The final decision maker could be someone in finance. Or maybe that person is higher up, at the executive level. Sometimes the best product is sacrificed for a better price, which is another good reason to be in a favorable position with the financial decision maker in the organization—because that person may not be sold based simply on the feature merits of your product.

The decision may ultimately come down to the financial framework of the offer. If the numbers work out nicely in favor of the customer, and he also gets the preferred brand or better product (often the Western offer), that is a double win for the emerging-market customer.

The key is to work the deal from all angles and at all levels of an organization. Do not assume that you know who the decision maker is—there are often others behind the scenes that are quiet influencers and decision makers. And these dynamics are even more intricate and pronounced in emerging markets, where politics play a significant role.

The following list provides some recommendations for improving your chances of closing a deal, particularly with emerging-market customers:

  • Do your homework.
  • Scope out all parties in the organization who might be involved along the way.
  • Establish relationships with involved individuals early in the sales process.
  • Recruit your senior management to help you in the relationship building and influencing process with their peers at the customer site.
  • Know that many cultures, particularly those in developing countries, appreciate hierarchy, as it can lend much credence.

Profile each of the different individuals in different functions and at different levels. Identify what they want to know about, what they want to hear, and how they want to receive these messages. For example, the finance person who may be responsible for signing off on the payment for your product will likely appreciate hearing messaging around total cost of ownership, revenue-generating possibilities of your product and the time frame for achieving those possibilities, and the cost/savings business case.

For technical decision makers, take a helpful approach and objectively advise your customers during their evaluation process on what to look for with respect to your competitors' tactics (e.g., testing tricks). It makes their job easier and builds trust with you.

Matching the messaging with the recipient is of key importance.
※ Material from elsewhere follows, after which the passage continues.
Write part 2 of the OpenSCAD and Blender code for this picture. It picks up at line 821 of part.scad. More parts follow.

Know what kind of information she wants to hear and ensure your communication is in line. Cookie cutter pitches are not enough.

Eliminate the likelihood of getting no for an answer by ensuring that you are talking to all the different people who can bring you a yes.
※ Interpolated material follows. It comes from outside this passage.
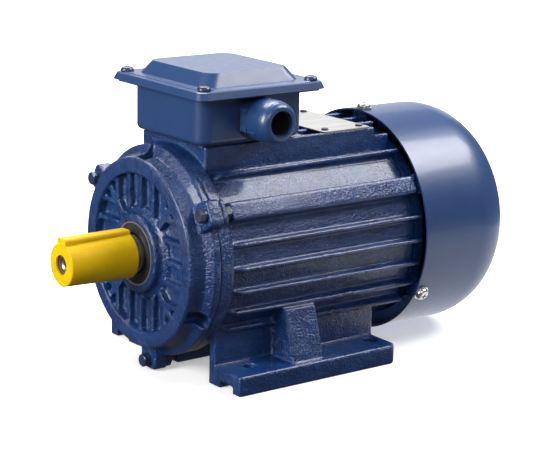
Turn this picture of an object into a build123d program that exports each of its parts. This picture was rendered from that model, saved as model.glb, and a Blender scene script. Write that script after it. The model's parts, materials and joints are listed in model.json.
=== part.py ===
"""Foot-mounted cage induction motor, frame size 80, as an assembly of separate pieces.

Frame of reference: X along the shaft with the drive end at -X, Z up, and the origin in the
base plane at the centre of the four foot holes. Angles round the shaft are measured from the
top towards -Y. All sizes are in millimetres.
"""
from build123d import *
import math
import os

# ---- driving dimensions -------------------------------------------------------------------
AXIS_Z = 80.0            # shaft height above the feet
FOOT_HOLES_X = 100.0     # hole spacing along the shaft
FOOT_HOLES_Y = 125.0     # hole spacing across the shaft
FOOT_HOLE_R = 5.0

FRAME_FRONT = -77.5      # joint face with the drive-end shield
FRAME_REAR = 82.5        # joint face with the fan-end shield
BODY_R = 66.5            # frame wall, outside, between the fins
BORE_R = 60.0            # frame wall, inside
FLANGE_R = 69.2
FLANGE_REAR = -67.7
REGISTER_R = 61.5        # spigot recess at both ends of the frame
REGISTER_DEPTH = 6.5
FIN_TIP_R = 71.8
FIN_WIDTH = 3.0
FIN_TILT = 0.85          # degrees; the fins stand higher towards the fan
FIN_ANGLES = (38.0, 77.5, 90.5, 103.5, 116.5, 129.5)
EAR_ANGLES = (60.0, 180.0, 300.0)
COWL_SCREW_ANGLES = (0.0, 120.0, 240.0)
BOSS_TOP_R = 74.6
BOSS_WIDTH = 12.6
LOWER_BOSS_R = 78.2
EAR_BOLT_R = 73.5        # bolt circle radius at the drive end
FAN_BOLT_R = 67.5        # bolt circle radius at the fan end
EAR_TOP_R = 79.3
EAR_WIDTH = 17.4
LUG_REAR = -73.5

PAD_HALF = 36.5
PAD_TOP = 152.5
PAD_SOLID_END = 12.0
PAD_REAR = 70.0

FOOT_FRONT = -70.0       # foot on the gland side; the other foot starts further back
FAR_FOOT_FRONT = -66.0
FOOT_REAR = 60.0
FOOT_IN = 45.6
FOOT_OUT = 80.5
FOOT_TOP = 12.9

SHIELD_FACE = -96.3
SHIELD_RING_R = 62.3
SHIELD_RING_IN = 52.0
SHIELD_RIM_R = 69.4
SHIELD_FLOOR = -89.0
SHIELD_BACK = -84.0      # inner face of the shield's wall
RIB_FRONT = -93.6
RIB_PITCH = 14.0
RIB_WIDTH = 3.8
DIAGONAL_RIB_WIDTH = 5.0
HUB_R = 30.0
HUB_NOSE_R = 25.6
HUB_NOSE = -98.5

SHAFT_END = -150.0
SHAFT_SHOULDER = -100.0
SHAFT_R = 11.0
SEAT_R = 12.5            # bearing seats
CORE_SEAT_R = 15.0       # rotor core seat
FAN_SEAT_R = 9.5
SHAFT_REAR = 134.0
CENTRE_THREAD_R = 3.4    # tapped M8
KEY = (6.0, 6.0, 40.0)   # width, height, length
KEY_FRONT = -147.0
KEY_TOP_R = 13.5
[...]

Go Outside the Organization

As touched upon earlier, at certain times it may behoove you to build relationships not only within the customer's company but also in the political domain, where there are higher influences at play. Relationships at the governmental level may be key to your success, particularly in emerging markets—although this can be a factor in developed countries too. Governments—whether at the regional, state, or national levels—have bigger-picture interests and will often influence purchase decisions at companies.
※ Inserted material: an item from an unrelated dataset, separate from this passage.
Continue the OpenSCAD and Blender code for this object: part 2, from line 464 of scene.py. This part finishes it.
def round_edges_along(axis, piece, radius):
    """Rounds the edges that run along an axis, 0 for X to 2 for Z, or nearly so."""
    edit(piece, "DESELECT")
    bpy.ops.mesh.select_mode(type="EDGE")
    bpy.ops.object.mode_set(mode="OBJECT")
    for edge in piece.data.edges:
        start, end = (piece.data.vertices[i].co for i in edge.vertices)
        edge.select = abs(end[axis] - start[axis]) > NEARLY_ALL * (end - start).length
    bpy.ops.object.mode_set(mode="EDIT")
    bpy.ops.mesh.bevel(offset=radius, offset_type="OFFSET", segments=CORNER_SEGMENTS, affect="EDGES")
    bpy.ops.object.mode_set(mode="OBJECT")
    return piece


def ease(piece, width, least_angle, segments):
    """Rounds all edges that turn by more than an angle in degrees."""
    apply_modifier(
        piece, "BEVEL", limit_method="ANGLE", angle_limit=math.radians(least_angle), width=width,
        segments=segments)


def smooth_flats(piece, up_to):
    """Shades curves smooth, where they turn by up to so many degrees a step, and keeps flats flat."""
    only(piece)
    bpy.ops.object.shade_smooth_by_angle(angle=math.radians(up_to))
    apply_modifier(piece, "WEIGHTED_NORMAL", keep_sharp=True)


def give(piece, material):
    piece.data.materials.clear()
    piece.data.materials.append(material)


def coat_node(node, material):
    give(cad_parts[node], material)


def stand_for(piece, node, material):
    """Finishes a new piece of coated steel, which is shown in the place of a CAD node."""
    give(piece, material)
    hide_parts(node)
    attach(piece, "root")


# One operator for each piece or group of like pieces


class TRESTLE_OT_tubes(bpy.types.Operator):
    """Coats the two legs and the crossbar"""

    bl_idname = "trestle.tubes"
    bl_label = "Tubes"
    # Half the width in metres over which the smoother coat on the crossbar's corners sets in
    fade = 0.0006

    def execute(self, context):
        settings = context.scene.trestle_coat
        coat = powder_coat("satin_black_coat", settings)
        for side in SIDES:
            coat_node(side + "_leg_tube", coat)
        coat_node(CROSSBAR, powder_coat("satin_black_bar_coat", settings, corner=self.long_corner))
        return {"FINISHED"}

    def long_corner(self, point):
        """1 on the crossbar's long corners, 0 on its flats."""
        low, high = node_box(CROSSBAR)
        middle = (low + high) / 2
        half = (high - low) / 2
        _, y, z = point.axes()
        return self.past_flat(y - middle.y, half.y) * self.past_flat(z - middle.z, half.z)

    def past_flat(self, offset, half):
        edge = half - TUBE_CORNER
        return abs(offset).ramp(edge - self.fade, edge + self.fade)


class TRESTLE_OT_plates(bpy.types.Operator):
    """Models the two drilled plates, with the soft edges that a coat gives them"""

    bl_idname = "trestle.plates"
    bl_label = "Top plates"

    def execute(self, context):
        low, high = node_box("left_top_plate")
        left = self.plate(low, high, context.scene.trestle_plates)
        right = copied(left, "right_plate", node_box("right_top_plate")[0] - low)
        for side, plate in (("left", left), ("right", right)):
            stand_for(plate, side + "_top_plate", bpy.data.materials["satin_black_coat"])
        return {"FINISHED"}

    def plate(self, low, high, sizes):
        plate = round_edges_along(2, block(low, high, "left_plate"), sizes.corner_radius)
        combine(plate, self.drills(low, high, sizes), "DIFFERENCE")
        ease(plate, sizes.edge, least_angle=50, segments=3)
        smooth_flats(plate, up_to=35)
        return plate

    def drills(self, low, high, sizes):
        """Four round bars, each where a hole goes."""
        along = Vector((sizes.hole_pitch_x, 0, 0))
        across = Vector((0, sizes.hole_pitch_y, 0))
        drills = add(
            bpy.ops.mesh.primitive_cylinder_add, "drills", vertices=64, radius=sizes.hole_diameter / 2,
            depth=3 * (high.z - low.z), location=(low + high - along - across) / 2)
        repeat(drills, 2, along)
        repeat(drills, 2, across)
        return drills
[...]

Get to know the local government representatives and understand their influence, power, and reach. The network they are connected to and trade agreements they may be involved with could impact the contract or business that you are working on. Regular contact with governmental representatives or officials can help you to gain insight into upcoming opportunities or to be considered favorably when your business contract is under consideration. Corporate executives should regularly visit customers and government officials in each of the regions, particularly for your strategic accounts or in target countries.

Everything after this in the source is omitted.